Dedik ya, 10 yılda gelen 105.6 milyar dolar, fena rakam değilmiş gibi görünüyor. Ancak, detay önemli. Artık doğrudan yabancı sermaye de irdelenmeye ihtiyaç gösteriyor çünkü. Nedir doğrudan sermaye ya da doğrudan yatırım? Genelde bu sorunun yanıtı yabancı sermayenin gelip Türkiye’de sabit yatırım yapması olarak verilir. Ancak, bu yanıt kısmen doğru.

Çünkü artık biliniyor ki tüm dünyada yeşil alan yatırımı ya da boş alan yatırımı kavramları var. Yabancı bir şirket, Türkiye’ye gelip birkaç türlü yatırım yapabilir. Bu şirket, son 10 yılda çok yoğunlaşmış olan özelleştirme uygulamaları çerçevesinde bir kamu tesisini satın alabilir ya da ortak olabilir. Aynı şekilde özel sektöre ait bir şirketi alabilir veya ortağı olabilir. Bu tür yatırımlar, yeni vergi doğurmayan, yeni istihdam yaratmayan, yeni üretim sağlamayan sermaye girişleri. Yerli A şirketinin ya da kamunun elindeki tesis, yabancı B şirketine geçiyor, hepsi o!

İşte son yıllarda yaygınlaşan yeşil alan yatırımı ya da boş alan yatırımı kavramlarıyla sıfırdan yatırım kastediliyor. Hani bizim de zaman zaman “kazmanın toprağa vurulup yeni bir tesis kurulması” biçiminde özetlediğimiz yatırımlar. Ancak bu tür yatırımlarla yeni üretim olanağı doğuyor, yeni istihdam gündeme geliyor, vergi gelirine katkı söz konusu olabiliyor. Yoksa, mevcut tesislerin el değiştirmesi, ülkeye bir miktar döviz girmesinden başka işe yaramıyor.

Son 10 yıldaki 105.6 milyar dolarlık sermayenin ne kadarının yeşil alan ya da boş alan yatırımı için geldiğini, ne kadarının kamu veya özel sektöre ait şirketleri satın almak için getirildiğini bilmiyoruz. Bildiğimiz, ülkeye bu şekilde döviz geldiği…

“Fena mı, bu da bir kazanç, ülkeye döviz girmiş oluyor” denilebilir.
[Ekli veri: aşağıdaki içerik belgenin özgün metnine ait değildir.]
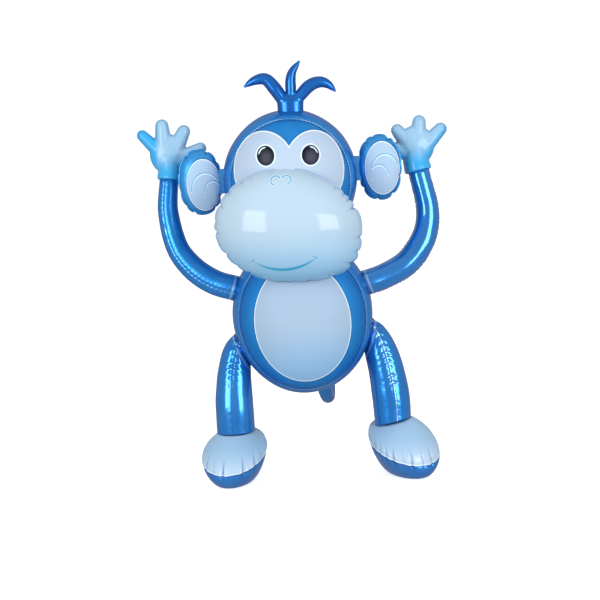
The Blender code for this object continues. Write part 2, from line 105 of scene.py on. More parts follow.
MUZZLE_CENTRE = HEAD_CENTRE + Vector((-6.5, -88.0, -58.9)) * MM
MUZZLE_HALF = Vector((104.4, 60.0, 82.3)) * MM
MUZZLE_BACK = 34.0 * MM
MUZZLE_TURN = math.radians(-5.0)
MUZZLE_PITCH = math.radians(4.0)
# Powers of the rim's four quarters, 2 being a plain oval: from the monkey's left, up and round
MUZZLE_FULLNESS = (1.7, 2.05, 2.0, 3.0)
# Nicks between the lobes of a welded rim: degrees round it from the monkey's left, up and round, and depth
MUZZLE_NICKS = ((16.7, 5.0), (25.9, 3.0), (32.9, 3.0), (43.4, 2.0), (66.0, 1.2), (84.0, 1.2), (101.0, 1.2),
                (118.6, 1.5), (127.1, 2.0), (141.9, 3.0), (156.5, 4.0), (173.4, 2.5), (183.9, 4.0), (207.9, 4.5),
                (222.8, 2.0), (234.9, 3.5), (252.5, 2.5), (264.6, 2.0), (273.9, 2.5), (286.1, 3.0), (302.3, 4.5),
                (320.0, 7.0), (331.8, 4.0), (345.7, 4.0))
NICK_REACH = 3.0 * MM

EAR_HALF = Vector((32.7, 15.0, 48.2)) * MM
EAR_FULLNESS = (2.2,) * 4
EAR_NICKS = {
    "right": ((17.3, 3.0), (37.3, 3.0), (66.7, 3.0), (95.0, 1.0), (123.3, 2.5), (159.3, 1.5), (193.3, 2.0),
              (222.0, 2.0), (247.3, 3.0), (306.3, 3.0), (330.3, 3.0)),
    "left": ((5.1, 1.0), (44.0, 3.0), (64.8, 4.0), (106.1, 2.5), (127.8, 1.5), (156.7, 2.0), (200.3, 4.0),
             (219.2, 4.0), (261.1, 3.0), (302.6, 3.5), (343.6, 2.5)),
}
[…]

Ama unutmayalım, şeytan ayrıntıda gizli!

O döviz ne kadar kalıyor ki!

On yılda doğrudan yatırım için gelen sermaye 105.6 milyar dolar. Ama bu dönemde kar transferi olarak çıkarılan para 23.8 milyar dolar. Yani bu 10 yılda getirilen her 100 doların 22.5 doları kar transferi olarak gitmiş.
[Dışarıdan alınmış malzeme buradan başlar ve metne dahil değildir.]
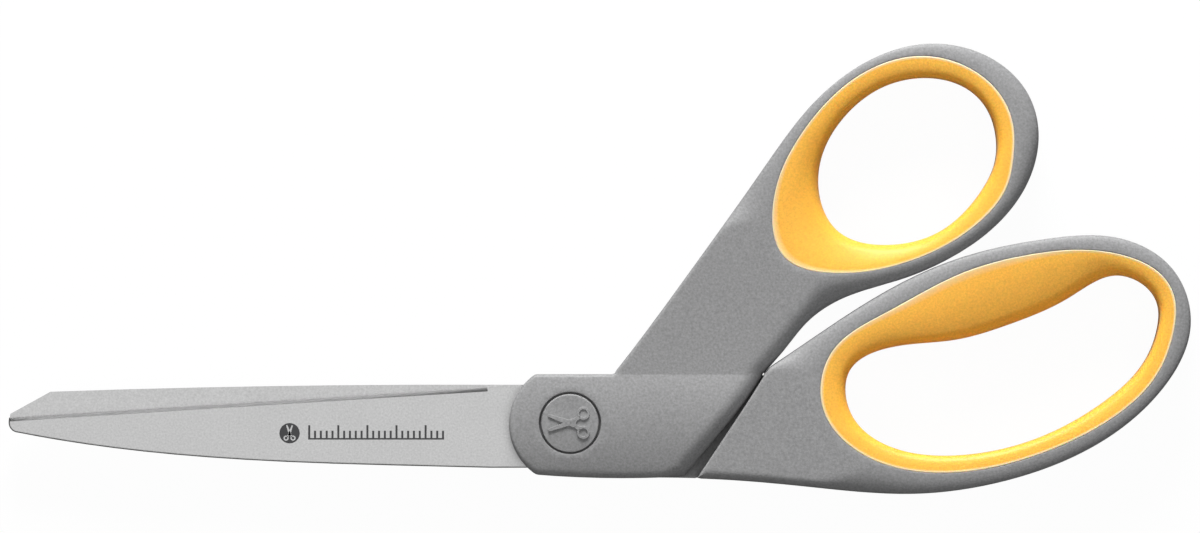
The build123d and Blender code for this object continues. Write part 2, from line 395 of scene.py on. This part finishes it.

Bu oran, her geçen yıl büyüyecek, bundan kaçış yok. Özelleştirme uygulamalarının, biraz da satacak pek bir şey kalmamasının etkisiyle hız keseceği ortada. Ama daha önce satılanlar için kar transferi devam edecek. Çünkü Türkiye’den kar transfer etmenin önünde hiçbir engel yok.

Hem zaten kar transferinde geçen yıl rekor kırıldı. 2013 yılında tam 4 milyar dolarlık kar transferi gerçekleştirildi. Bir başka ifadeyle, 2013’te giren 9.6 milyar dolara karşılık 4 milyar dolarlık çıkış oldu. Yani, kar transferinin girişe oranı yüzde 41.7’yi buldu.

Her ne kadar 2009 ve 2010 yıllarındaki oranlar daha yüksekse de, bu durumun o yıllardaki girişin 2004 hariç son 10 yılın en düşük girişi olmasından kaynaklandığını unutmamak gerek.

Eleştirenler haklı çıkıyor

Uzun süre “Doğrudan yatırım için gelen döviz çok iyidir. Türkiye’de uzun süre kalacaktır. Keşke portföy yatırımının yerini tümüyle doğrudan yatırım dövizi alsa” diye düşündük. Ancak, bu görüşe katılmayanlar da vardı ve eleştiriler, kar transferi noktasında yoğunlaşıyordu. Özellikle, bazı özelleştirmelerde fiyatın neredeyse üç beş yıllık kara eşit olduğu dile getiriliyor ve bu yüzden uygulama eleştiri konusu oluyordu.

İşte 10 yılın tablosu ortada. Ağırlıklı olarak üretime, istihdama, vergiye pek katkısı olmayan bir doğrudan yatırım ve üstelik getirdiğine göre giderek artan oranda kar transfer eden bir doğrudan yatırım söz konusu.

Yakın zamanda “portföy yatırımı mı, doğrudan yatırım mı” tartışması başlarsa hiç şaşırmayalım.